The Land Rover needs its pre-winter service and check, although I already know the tyres need to be replaced. And they are, very definitely, not cheap.

This evening, I noticed one leg of the kitchen table has a failed joint and is developing a marked lean. Jot that down on the to-do list, too.

Oh, and then there’s the lead-out cable for the electric fence. The chickens have managed to unearth a section so it needs to be dug back in, and much deeper this time.

As I sit here, I can see that my good boots need to be resoled, there are holes in both elbows of the shirt I’m wearing, one of my socks has a hole in the heel, and the legs of the desk are spreading under its own weight. More things to be repaired.

Still, my coffee mug still has its handle attached and I haven’t spilled coffee on the keyboard for weeks. That’s two things I don’t have to worry abouuuuuuuuuuuuuuuuuuuuuuuuuuuuuuuuuuuuuuuuuuuuuuuuuuuu

8 Responses to “Never-ending maintenance”

  1. This post came at an Excellent time for me – I feel that I am doing exactly the same – Fixing, fixing, fixing. We are trying to stop our dogs escaping and eating our neighbours’ chickens. The one day that they stayed in; the pigs escaped.
    It does feel like an endless battle!

    • I’ve just come in after spending much of the morning repointing stonework. The amount done looked good when I was close up against the wall but as I stepped back and took in the full expanse of stonework that we have my section shrank to the size of a fly on a size 10 wellie boot.

  2. Your right Stoney, maintenance never stops and it does not matter at what level of life we talk about; it is never ending.
    Here at home I too am constantly maintaining all sorts of things. It is amazing what small dogs can do to strong fences and kennels, or horses to fences, or weather to paint and so on it goes.
    Then we look around the district and the state and see how maintenance is let go by various levels of government; when it should be a continuous cycle.
    Maintenance is one matter that is most important in all our lives. What is the use of building, operating projects etc if it is not looked after properly?
    I should also mention maintenance of our individual health too.

  3. We have two “To Do” Lists at our house. The first list is the one where I add things that need to be done – paint the house, recaulk windows, etc. The second list is the one my husband keeps.

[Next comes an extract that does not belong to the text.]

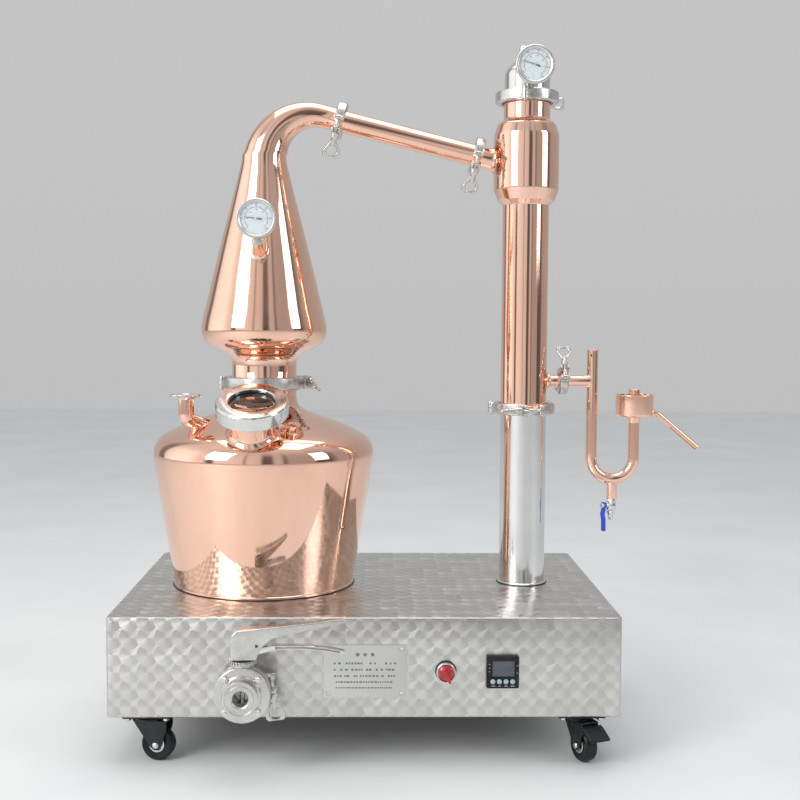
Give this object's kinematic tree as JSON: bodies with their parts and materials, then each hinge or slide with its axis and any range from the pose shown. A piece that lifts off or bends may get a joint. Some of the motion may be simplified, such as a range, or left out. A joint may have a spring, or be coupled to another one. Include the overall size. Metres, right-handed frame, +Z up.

He adds things to the list right after he does them, then he crosses the things off… his list makes him feel like he has accomplished a lot!

  4. I’m tired just reading that list.

    It is a never ending round of jobs to be done, the thing is if you ever get to the end of a list the only sit down you get is while you complie the next list!!

    Still at least your cup still has a handle……that’s proper posh then!!

    Sue xx

  5. That lot should keep you out of trouble for years – the ongoing list for a lifetime!!!

  6. Which reminds me – I need to phone the roofer who quoted us for new ridge tiles the other day and tell him he’s too damn pricey. That storm we had on Monday wreaked havoc with my roof (which is only a few years old) but typically, not enough to make it worth claiming on the insurance, which would inevitably result in a hefty premium increase. Sadly, we don’t have the skills or equipment to do it ourselves, which means doing a bit of overtime to pay for it.